I feel the biggest problem for people without an ML background is that you'd think "I don't know what I'm doing, I can't get hired for this job!", but fact is that people with ML backgrounds mostly don't know what they are doing either. They just get standard results by applying standard libraries, any programmer with some math skills could do the same, it is no harder than learning a frontend or backend framework, people just think it would be harder so they lack confidence about it. There are some gotchas you got to learn, but there are a lot of gotchas in both backend and frontend as well.

And the same can be said of non-ML IT ! You always contrast better when you understand the whole history behind why you write something a certain way, even if you could just learn on the job seeing it over and over. It's like how they teach proper sorting by giving you all the bad ways first.

Also, it's not often but you do have to show creativity at times, to solve a new problem or something, and having an intuitive theoretical understanding goes a long way vs someone who learned via base mimicry.

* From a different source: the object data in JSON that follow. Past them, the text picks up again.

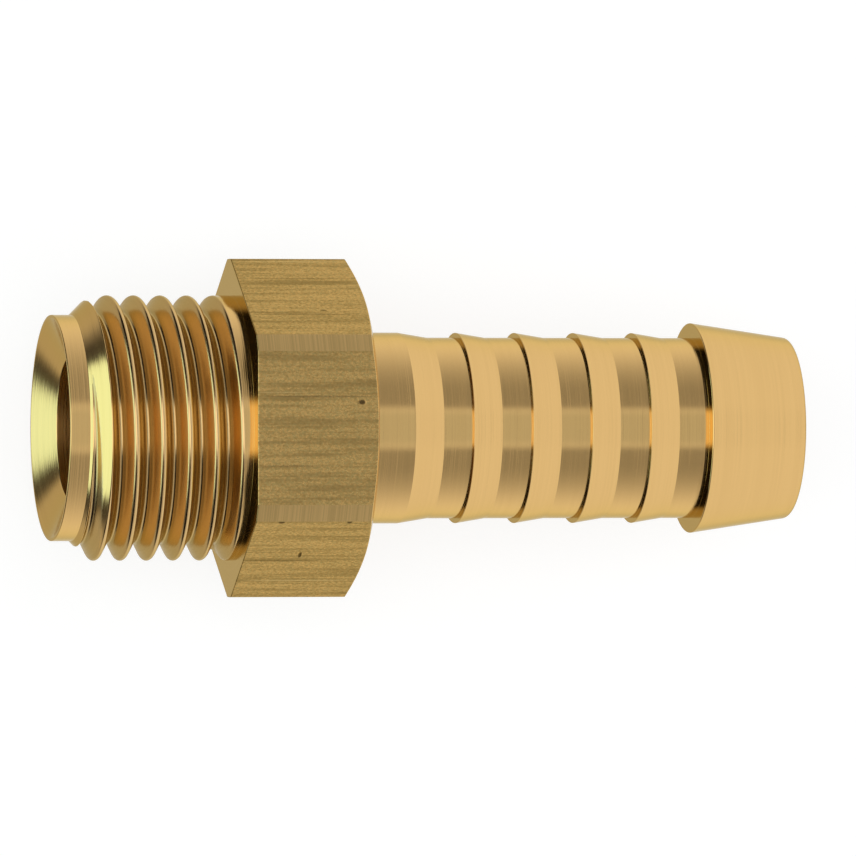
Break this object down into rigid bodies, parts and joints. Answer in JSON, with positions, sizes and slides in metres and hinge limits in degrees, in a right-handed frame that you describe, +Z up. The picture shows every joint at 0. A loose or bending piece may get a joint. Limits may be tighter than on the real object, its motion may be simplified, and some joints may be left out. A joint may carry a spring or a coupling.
{
  "type": "hose barb tail",
  "caption": "Brass hose tail with an external parallel pipe thread, a hexagon and a barbed spigot, bored right through.",
  "frame": {"origin": "on the fitting's axis, at the hexagon's seat face that meets the threaded stud", "axes": "+X along the axis from the threaded stud towards the hose spigot, +Z up and square to one flat of the hexagon, +Y towards a corner of the hexagon; the tail lies on its lower flat"},
  "size_m": [0.0374, 0.0168, 0.015],
  "materials": {
    "brass": "turned and drawn, bare"
  },
  "bodies": {
    "root": {"hose_tail": "brass"}
  },
  "joints": []
}
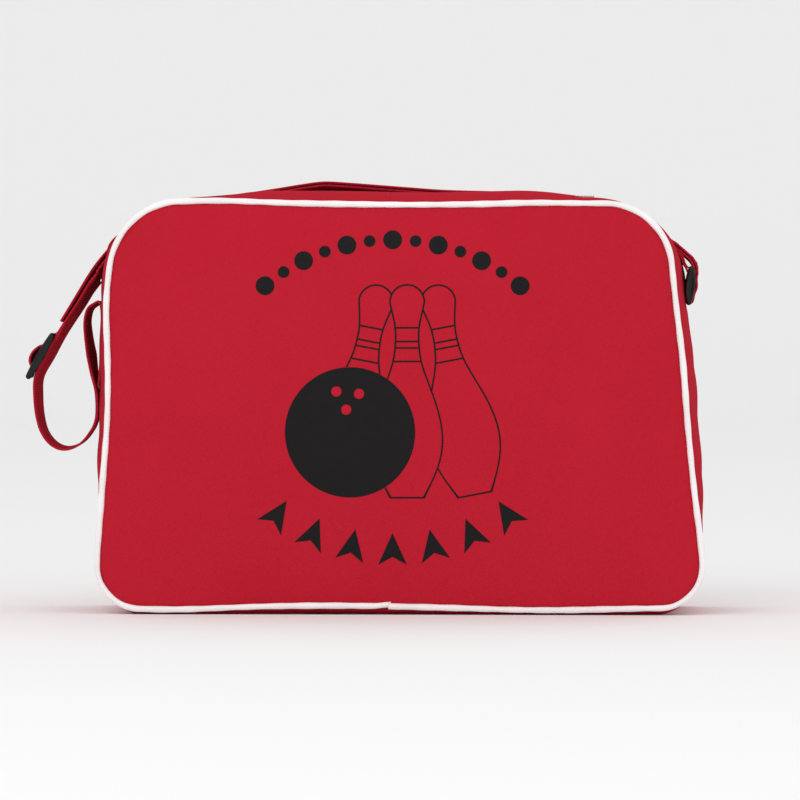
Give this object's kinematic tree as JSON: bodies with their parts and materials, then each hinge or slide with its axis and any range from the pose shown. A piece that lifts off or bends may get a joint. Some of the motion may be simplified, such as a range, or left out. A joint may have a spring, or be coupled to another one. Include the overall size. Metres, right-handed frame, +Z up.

I think instead of gatekeeping we could build bridges: be very clear that salary / responsibilities will be lower at first and judge on results. If an ML person is brilliant, he won't be threatened by an idiot Java dev. And if a Java dev is able to produce good results even if the way he reached them is less graceful, then an ML engineer should probably start shifting the second gear :D

Sure, I've been doing that "intuitions about equations" thing since 1993 (my undergrad thesis was on using gradient descent to train the weights of a dynamic programming algorithm that found e.coli gene). I generally agree, to be a top ML researcher, you need those skills in excess of the average (I worked with quite a few of those people at Google). To do state of the art work? Mostly hard work, lucky guesses, lots of compute power, and a huge support apparatus to make rapid experimentation easier.

But the vast majority of people working in ML don't need that. Sadly, most of the work I did for one of the world's most powerful machine learning systems was literally computing frequencies and then sorting by the frequency, so features that were more common were encoded in smaller varints, saving lots of disk space.

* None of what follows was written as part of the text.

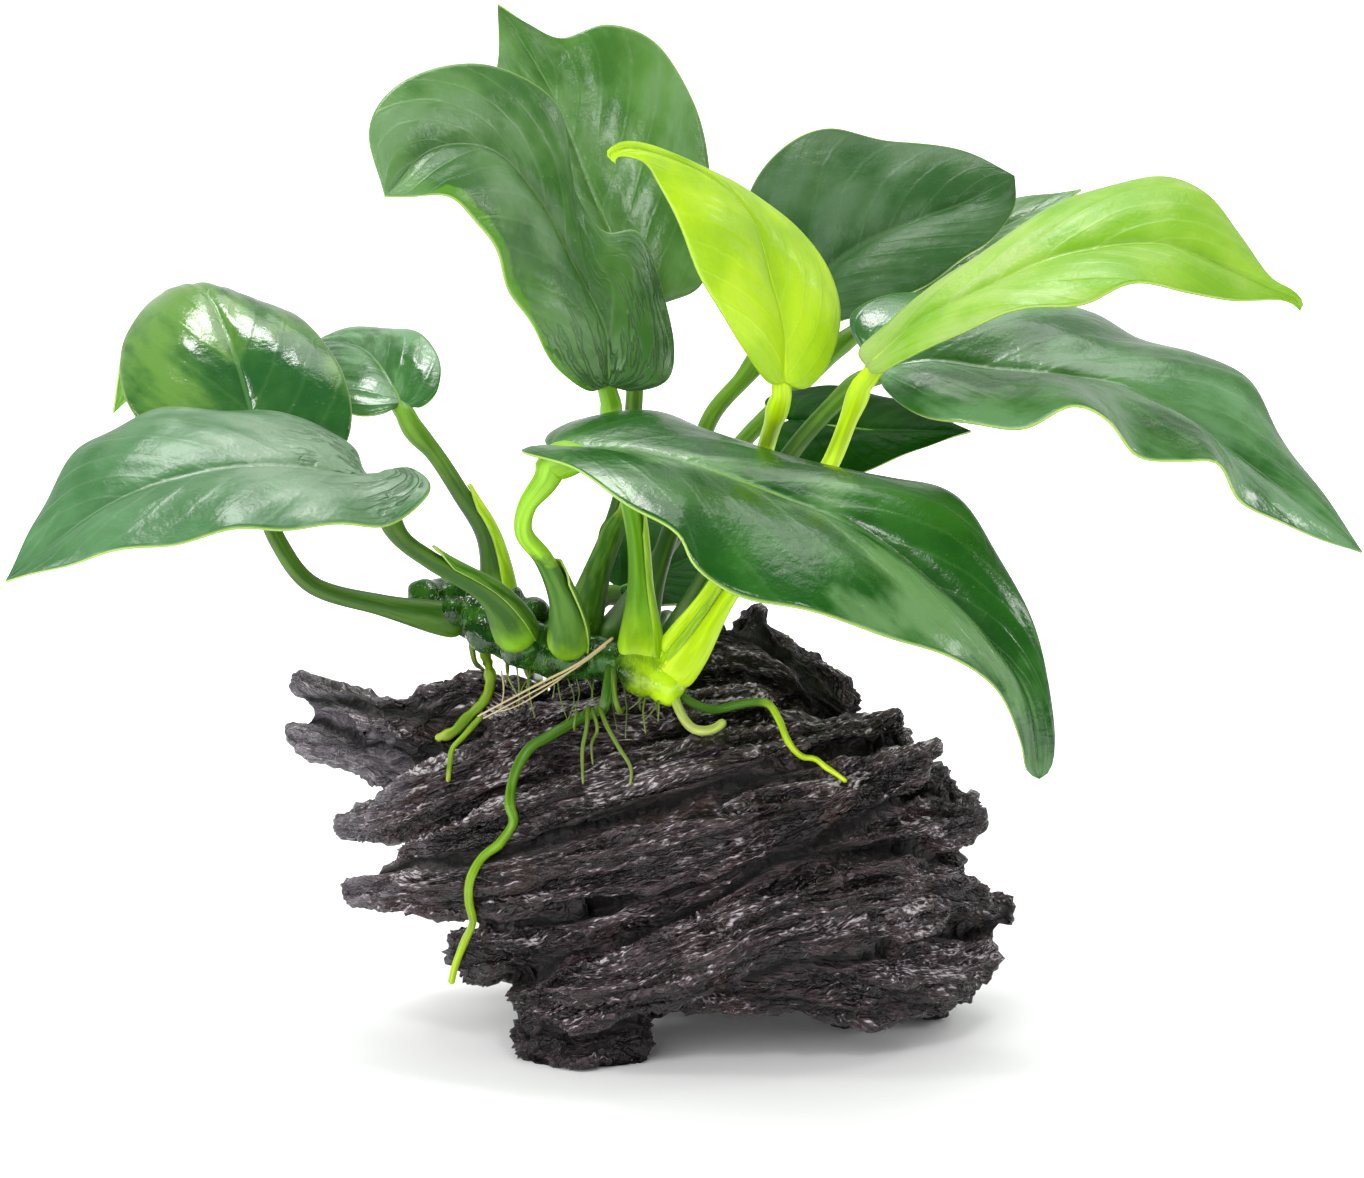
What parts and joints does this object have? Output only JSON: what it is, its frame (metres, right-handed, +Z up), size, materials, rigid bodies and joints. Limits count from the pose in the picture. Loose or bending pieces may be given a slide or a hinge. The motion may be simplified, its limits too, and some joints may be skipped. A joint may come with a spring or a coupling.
{
  "type": "anubias on driftwood",
  "caption": "Broad-leaved water plant whose creeping stem is held by its roots on a dark, grained piece of driftwood.",
  "frame": {"origin": "middle of the bounding box, on the surface that the driftwood's feet stand on", "axes": "+X to the right as seen from the front, +Y away from the viewer, +Z up"},
  "size_m": [0.1704, 0.0928, 0.1336],
  "materials": {
    "wood": "satin",
    "dark_leaf": "gloss",
    "young_leaf": "satin",
    "dark_stalk": "satin",
    "young_stalk": "satin",
    "rhizome": "gloss",
    "root": "satin"
  },
  "bodies": {
    "root": {"driftwood_body": "wood", "driftwood_left_fork": "wood", "driftwood_front_foot": "wood", "rhizome": "rhizome", "leaf_front_left_blade": "dark_leaf", "leaf_front_left_stalk": "dark_stalk", "leaf_far_left_blade": "dark_leaf", "leaf_far_left_stalk": "dark_stalk", "leaf_small_left_blade": "dark_leaf", "leaf_small_left_stalk": "dark_stalk", "leaf_tall_centre_blade": "dark_leaf", "leaf_tall_centre_stalk": "dark_stalk", "leaf_tall_back_blade": "dark_leaf", "leaf_tall_back_stalk": "dark_stalk", "leaf_young_centre_blade": "young_leaf", "leaf_young_centre_stalk": "young_stalk", "leaf_back_right_blade": "dark_leaf", "leaf_back_right_stalk": "dark_stalk", "leaf_young_right_blade": "young_leaf", "leaf_young_right_stalk": "young_stalk", "leaf_wide_right_blade": "dark_leaf", "leaf_wide_right_stalk": "dark_stalk", "leaf_far_back_blade": "dark_leaf", "leaf_far_back_stalk": "dark_stalk", "leaf_under_right_blade": "dark_leaf", "leaf_under_right_stalk": "dark_stalk", "leaf_front_blade": "dark_leaf", "leaf_front_stalk": "dark_stalk", "leaf_low_back_blade": "dark_leaf", "leaf_low_back_stalk": "dark_stalk", "root_long_front": "root", "root_left": "root", "root_left_branch": "root", "root_right": "root", "root_short": "root", "root_back_left": "root", "root_back_right": "root"}
  },
  "joints": []
}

I agree with you, but I also wish more ML people knew more math. Though I think there's a difference between research and production (I'm in research).
I, on the other hand, am baffled b by the lack of basic engineering skills of mods ML workers at my company. Their code is unmaintainable, and they seem to lack the usual problem solving skills I look for in software engineers.

Then again, my company business model leads to terrible hires anyway.

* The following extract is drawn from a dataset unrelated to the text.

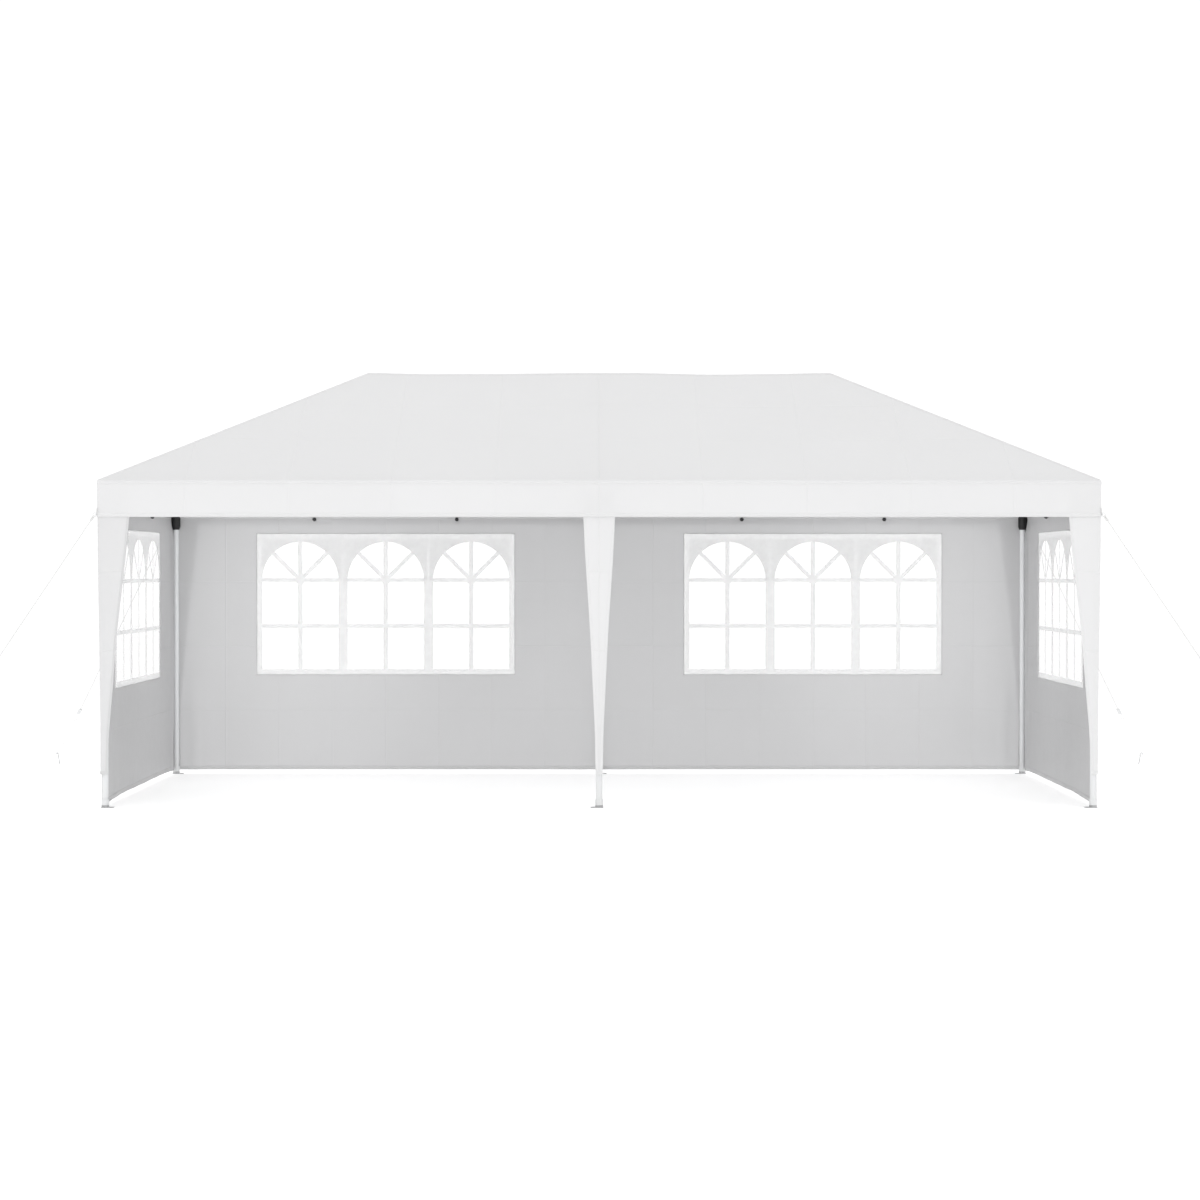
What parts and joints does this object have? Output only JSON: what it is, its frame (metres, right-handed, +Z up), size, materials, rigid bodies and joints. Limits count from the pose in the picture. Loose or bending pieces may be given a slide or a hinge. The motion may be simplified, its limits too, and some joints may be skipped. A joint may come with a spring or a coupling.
{
  "type": "marquee tent",
  "caption": "Long white frame party tent with a hipped cloth roof, tapered leg covers, an open front, walls with arched three-light windows and guy ropes at its corners.",
  "frame": {"origin": "on the ground under the middle of the tent", "axes": "+X along the tent's length to the right of someone facing its open front, +Y to the back, +Z up"},
  "size_m": [7.999, 4.999, 2.7],
  "materials": {
    "white_steel": "satin powder coat",
    "black_plastic": "moulded",
    "zinc": "zinc plated",
    "roof_cloth": "woven polyethylene, smooth coated",
    "wall_cloth": "woven polyethylene, smooth coated",
    "clear_film": "clear film",
    "rope_yarn": "braided"
  },
  "bodies": {
    "root": {"back_wall_left": "wall_cloth", "back_wall_right": "wall_cloth", "back_window_left": "clear_film", "back_window_right": "clear_film", "corner_joint_back_left": "black_plastic", "corner_joint_back_right": "black_plastic", "corner_joint_front_left": "black_plastic", "corner_joint_front_right": "black_plastic", "eave_rail_back_left": "white_steel", "eave_rail_back_right": "white_steel", "eave_rail_end_left": "white_steel", "eave_rail_end_right": "white_steel", "eave_rail_front_left": "white_steel", "eave_rail_front_right": "white_steel", "end_wall_left": "wall_cloth", "end_wall_right": "wall_cloth", "end_window_left": "clear_film", "end_window_right": "clear_film", "foot_back_left": "zinc", "foot_back_middle": "zinc", "foot_back_right": "zinc", "foot_front_left": "zinc", "foot_front_middle": "zinc", "foot_front_right": "zinc", "guy_rope_back_left": "rope_yarn", "guy_rope_back_right": "rope_yarn", "guy_rope_front_left": "rope_yarn", "guy_rope_front_right": "rope_yarn", "hip_rafter_back_left": "white_steel", "hip_rafter_back_right": "white_steel", "hip_rafter_front_left": "white_steel", "hip_rafter_front_right": "white_steel", "leg_back_left": "white_steel", "leg_back_middle": "white_steel", "leg_back_right": "white_steel", "leg_cover_back_left": "roof_cloth", "leg_cover_back_middle": "roof_cloth", "leg_cover_back_right": "roof_cloth", "leg_cover_front_left": "roof_cloth", "leg_cover_front_middle": "roof_cloth", "leg_cover_front_right": "roof_cloth", "leg_front_left": "white_steel", "leg_front_middle": "white_steel", "leg_front_right": "white_steel", "peg_back_left": "zinc", "peg_back_right": "zinc", "peg_front_left": "zinc", "peg_front_right": "zinc", "ridge_joint_left": "black_plastic", "ridge_joint_middle": "black_plastic", "ridge_joint_right": "black_plastic", "ridge_tube_left": "white_steel", "ridge_tube_right": "white_steel", "roof_cover": "roof_cloth", "side_joint_back": "black_plastic", "side_joint_front": "black_plastic", "side_rafter_back": "white_steel", "side_rafter_front": "white_steel"}
  },
  "joints": []
}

This is the same for any specialized software engineering role. Compilers, GPGPU, embedded systems, computer graphics, image processing, etc. In an interview panel for any of these roles, you will be expected to be a competent software engineer and have domain knowledge about the sub-field.
> ... I'll seriously consider a regular non-ML position.

What about asking for more money at the end? Multi-stage complex interview process eliminates more candidates. Some, like you say, will opt for a developer gig instead, probably because ML wasn't something they were interested in to begin with. That narrows down the list of candidates even more. Either "play the game" and ask for more money or don't play the game at all. Let employers pay extra for polished candidates.

If what I want is money I think I'm better off getting competing offers as a regular Software Engineer and pumping the numbers.
As an "ML Engineer," this is both true and very funny
And most likely will be paid <= software-engineers
just like Software Engineer having to pass leetcode round and system design round, I also doubt that ML theory and practice is much harder than system design (theory and practice). Beside that, you get paid more than Software Engineer.
I can tell you we are not paid more than Software Engineers, but that might be only my company.

One startup asked me this. They gave me a very vague problem statement, and in 2 days I had to find a couple of recent articles relevant to the problem and prepare a presentation explaining my solution and justifying my decisions.